Government officials have repeatedly denied the harshest claims, but in July, HRW again called on Cambodia to close the centers down.
The National Authority for Combating Drugs (NACD) rejected the idea.
“Of course, it [the government] cannot shut down the drug rehabilitation centers,” Meas Vyrith, the NACD’s deputy secretary-general, said at the time. “Why do they just always recommend closure? Do they want the drug users walking around?…. I think Human Rights Watch should build a drug center by itself to satisfy its demands.”
The methadone clinic and another voluntary program for treating drug users, now taking shape in Oddar Meanchey province’s public health clinics, are signs that attitudes toward drug addiction treatment may slowly be starting to change. But the government’s drug centers are still open. Just last month, the Social Affairs Ministry reminded Vietnam of a long-standing offer to fund the construction of what would be Cambodia’s largest government-run drug center in Preah Sihanouk province.
As Mr.
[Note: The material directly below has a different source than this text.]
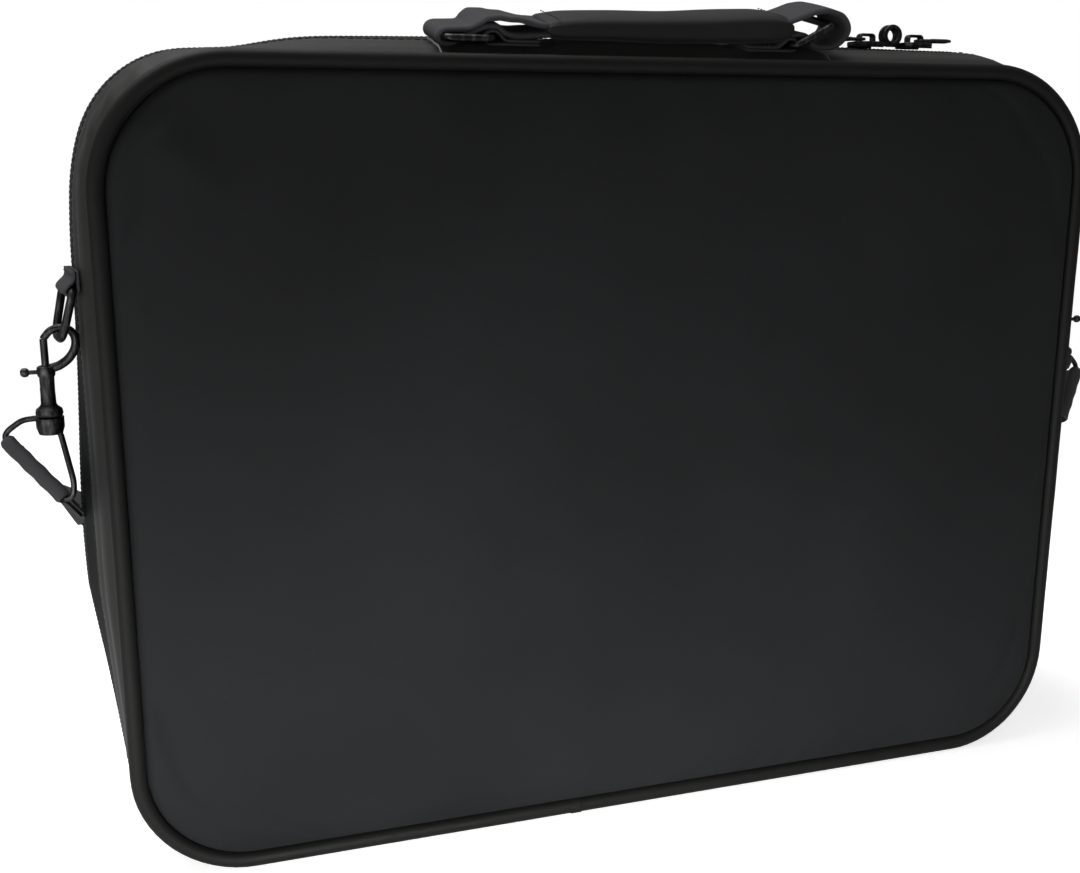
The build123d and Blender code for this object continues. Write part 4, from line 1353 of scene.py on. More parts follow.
@dataclass
class PaddedHalf:
    """One half of the case: its layers of cloth, foam and board, piping and zip.

    Attributes:
        half: which half.
        folds: soft folds of its large panel.
        cloth: the cloth's thickness.
        piping_radius: radius of the piping.
        shoulder: radius of the panel's rolled edge.
        tuck: distance of that edge inside the seam.
        teeth_pitch: from one zip tooth to the next.
    """

    half: Half
    folds: Sequence[Fold] = ()
    cloth: float = 1.2
    piping_radius: float = 3.05
    piping_out: float = 3.75
    piping_depth: float = 2.9
    wire_radius: float = 1.2
    shoulder: float = 3.6
    tuck: float = -0.4
    teeth_pitch: float = 1.55
    lining_lift: float = -5.7
    lining_cloth: float = 0.8
    pinch: float = 2.2
    pinch_at: Flat = (-188.0, 292.0)
    pinch_size: float = 13.0

    def name(self, part: str) -> str:
        """Name of one of the half's pieces."""
        return f"{self.half.word}_{part}"

    def seat(self, piece: Piece, finish: Cloth | Hard, slot: str, *nodes: str) -> Piece:
        """Dresses a piece and puts it on this half."""
        dress(piece, finish)
        return seat(piece, self.half.body, *nodes)

    def panel(self, slack: Array | None) -> None:
        """The large padded panel, rolled over at its edge.

        Args:
            slack: how far the settled cloth stands out over a coarse grid, or None.
        """
        x, z = FORM.panel_grid(self.tuck)
        edge = FORM.panel_edge(x, z, self.tuck)
        over = np.clip(self.shoulder - edge, 0, self.shoulder)
        drop = self.shoulder - np.sqrt(np.clip(self.shoulder**2 - over**2, 0, None))
        high = np.clip((z - FORM.top + 60) / 50, 0, 1)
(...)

Harding at Friends sees it, the government has come to a fork in the road‑—forced treatment down one path and voluntary treatment down the other—and decided it had no reason to choose just one.
“There’s still the same number of centers; they’re still working the same way,” he said. “They’re basically saying ‘We’ll take both, thank you very much.’”
Dr. Sophal, who also wants to see the government abandon its drug centers, is willing to wait and let the methadone clinic speak for itself.
“It’s long term, not just one or two years,” he said.
He offered an analogy that Adam Smith, the godfather of the free market, would surely have appreciated.
“The [clinic] is a restaurant and the government [centers] are a restaurant. What kind of food do they serve? What kind of noodle? If the food is more delicious, they will come.”